Our paper (Hassett, Mathur, and Metcalf, 2009), published in the Energy Journal earlier this year, addresses this gap in the literature. Subsequent to its publication, the CBO used our paper as the basis for discussing the regional burden of cap-and-trade. Contrary to conventional wisdom, the paper finds that the imposition of cap-and-trade with 100 percent auctioning would lead to modest differences in average tax burdens across regions. Costs on households would rise, but would be fairly evenly distributed. In particular, the increase in household spending associated with a $15 permit price would range from 1.9 percent of annual income in the East South Central Region to 1.47 percent in the New England region. So yes, the New England senators are better off than others, but not by a whole lot.

However, things are even more complicated than they appear at first glance. The Waxman-Markey bill assumes that in the initial years, permits will be given away free. Over time, however, these free allocations would be phased out, so that by 2035 roughly 70 percent of the permits will be auctioned by the government. In our calculations, we show that the type of initial allocation is critical to determining the distribution of costs across regions. For instance, in most competitive markets, firms are assumed to pass on the higher costs associated with cap-and-trade to consumers in the form of higher prices. This happens whether permits are allocated freely or auctioned to producers, since even free permits have an implicit opportunity cost equal to the price at which they can be traded in the market. However, certain markets, such as the electricity market, are not competitive, but instead operate under cost-of-service regulation. Under regulated electricity pricing, it is unclear how much emitters would be able to increase their prices if they receive freely allocated permits. In this case, producers in regulated regions would be expected to allow their customers to receive the benefit of free allocation, but producers in competitive regions would not.

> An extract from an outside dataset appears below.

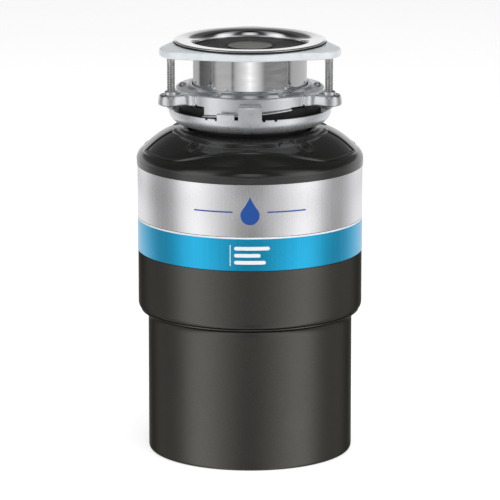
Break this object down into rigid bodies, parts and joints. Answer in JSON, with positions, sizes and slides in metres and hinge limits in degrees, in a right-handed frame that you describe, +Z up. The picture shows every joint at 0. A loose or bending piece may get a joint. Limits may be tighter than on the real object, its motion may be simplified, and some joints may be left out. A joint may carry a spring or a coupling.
{
  "type": "kitchen garbage disposal",
  "caption": "Under-sink food waste disposer: motor can, grind chamber with swivelling impellers, and a screw-clamped sink flange with a turn-lock mounting ring.",
  "frame": {"origin": "on the motor axis, at the base the body stands on", "axes": "+Z up the motor axis to the sink flange, -Y the front with the bands, +Y the back with the discharge outlet"},
  "size_m": [0.1744, 0.1766, 0.321],
  "materials": {
    "can_paint": "warm dark grey metallic paint, satin",
    "blue_label": "cyan printed wrap, satin",
    "silver_label": "vertically brushed silver wrap",
    "cover_gloss": "glossy black moulding",
    "flange_steel": "polished stainless steel",
    "coated_metal": "pale coated metal",
    "plated_steel": "zinc plated pressing",
    "cast_metal": "cast alloy, satin",
    "screw_steel": "zinc plated",
    "grind_steel": "stainless, as machined",
    "black_rubber": "matt black rubber",
    "stopper_rubber": "smooth black rubber",
    "knob_grey": "mid grey moulding",
    "black_plastic": "black glass-filled moulding",
    "button_red": "red moulding",
    "core_iron": "laminated electrical steel",
    "copper": "varnished copper wire",
    "bronze": "sintered bronze"
  },
  "bodies": {
    "disposer": {"motor_housing": "can_paint", "upper_shell": "can_paint", "blue_band": "blue_label", "silver_band": "silver_label", "container_cover": "cover_gloss", "hopper": "black_plastic", "hopper_gasket": "black_rubber", "shredder_ring": "grind_steel", "drain_chamber": "black_plastic", "upper_end_frame": "cast_metal", "upper_bearing": "bronze", "shaft_seal": "black_rubber", "stator_core": "core_iron", "upper_winding": "copper", "lower_winding": "copper", "through_bolt_1": "screw_steel", "through_bolt_2": "screw_steel", "through_bolt_3": "screw_steel", "through_bolt_4": "screw_steel", "lower_end_bell": "cast_metal", "lower_bearing": "bronze", "terminal_cover": "screw_steel", "terminal_cover_screw": "screw_steel", "cable_inlet": "black_plastic", "overload_protector": "black_plastic", "start_switch": "black_plastic", "mounting_gasket": "black_rubber"},
    "rotor": {"motor_shaft": "screw_steel", "rotor_core": "core_iron", "lower_end_ring": "cast_metal", "upper_end_ring": "cast_metal", "slinger": "black_rubber", "turntable": "grind_steel", "turntable_nut": "grind_steel", "impeller_pin_1": "grind_steel", "impeller_pin_2": "grind_steel"},
    "impeller_one": {"impeller_1": "grind_steel"},
    "impeller_two": {"impeller_2": "grind_steel"},
    "switch_actuator": {"centrifugal_actuator": "black_plastic"},
    "button": {"reset_button": "button_red"},
    "lower_ring": {"lower_mounting_ring": "plated_steel"},
    "mount": {"mounting_ring": "cast_metal", "snap_ring": "screw_steel", "sink_flange": "flange_steel"},
    "backup": {"backup_ring": "coated_metal", "sink_gasket": "black_rubber"},
    "screw_left": {"clamp_screw_left": "screw_steel"},
    "screw_right": {"clamp_screw_right": "screw_steel"},
    "screw_rear": {"clamp_screw_rear": "screw_steel"},
    "stopper": {"stopper_disc": "stopper_rubber", "stopper_knob": "knob_grey"}
  },
  "joints": [
    {"name": "rotor_spin", "type": "hinge", "parent": "disposer", "child": "rotor", "pos_m": [0, 0, 0.07], "axis": [0, 0, 1], "continuous": true},
    {"name": "impeller_1_swivel", "type": "hinge", "parent": "rotor", "child": "impeller_one", "pos_m": [0.041, 0, 0.168], "axis": [0, 0, 1], "continuous": true},
    {"name": "impeller_2_swivel", "type": "hinge", "parent": "rotor", "child": "impeller_two", "pos_m": [-0.041, 0, 0.168], "axis": [0, 0, 1], "continuous": true},
    {"name": "switch_actuator_slide", "type": "slide", "parent": "rotor", "child": "switch_actuator", "axis": [0, 0, -1], "range_m": [0, 0.0016], "stiffness_N_per_m": 200, "springref_m": -0.002},
    {"name": "reset_button_pop", "type": "slide", "parent": "disposer", "child": "button", "axis": [0, 0, -1], "range_m": [0, 0.003]},
    {"name": "mount_swivel", "type": "hinge", "parent": "disposer", "child": "lower_ring", "pos_m": [0, 0, 0.262], "axis": [0, 0, 1], "continuous": true},
    {"name": "lock_turn", "type": "hinge", "parent": "lower_ring", "child": "mount", "pos_m": [0, 0, 0.272], "axis": [0, 0, 1], "range_deg": [0, 26]},
    {"name": "clamp_travel", "type": "slide", "parent": "mount", "child": "backup", "axis": [0, 0, -1], "range_m": [0, 0.012]},
    {"name": "clamp_screw_left_turn", "type": "hinge", "parent": "backup", "child": "screw_left", "pos_m": [-0.05993, -0.0346, 0.2736], "axis": [0, 0, -1], "range_deg": [0, 3403]},
    {"name": "clamp_screw_right_turn", "type": "hinge", "parent": "backup", "child": "screw_right", "pos_m": [0.05993, -0.0346, 0.2736], "axis": [0, 0, -1], "range_deg": [0, 3403]},
    {"name": "clamp_screw_rear_turn", "type": "hinge", "parent": "backup", "child": "screw_rear", "pos_m": [0, 0.0692, 0.2736], "axis": [0, 0, -1], "range_deg": [0, 3403]},
    {"name": "stopper_lift", "type": "slide", "parent": "mount", "child": "stopper", "axis": [0, 0, 1], "range_m": [0, 0.06]}
  ],
  "couplings": [
    {"joint": "clamp_screw_left_turn", "follows": "clamp_travel", "rad_per_m": 4947.4},
    {"joint": "clamp_screw_right_turn", "follows": "clamp_travel", "rad_per_m": 4947.4},
    {"joint": "clamp_screw_rear_turn", "follows": "clamp_travel", "rad_per_m": 4947.4}
  ]
}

The consequence is that an asymmetry emerges across regions, which is not tied to the amount of carbon emissions but rather is tied to the nature of electricity-sector regulation. Our results suggest that the impact of freely allocated permits and regulators who don’t pass forward the price of permits is to shift the regional burden from coal-intensive (regulated) states to those states that have moved ahead with electricity deregulation. We can see this by looking at the difference in the total burden with and without free allocation (see chart). The burden with free allocation falls by much more in regions such as the South Atlantic, East North Central, East South Central, and West North Central regions, and much less in the Mid-Atlantic and Pacific regions. In fact, it punishes consumers in those regions of the country that have moved to deregulation.

So under Waxman-Markey, in the initial period of free allocation, the coal-intensive states may be marginally better off than the others. In the long run, however, as auctioning replaces free allocation, that advantage will dissipate.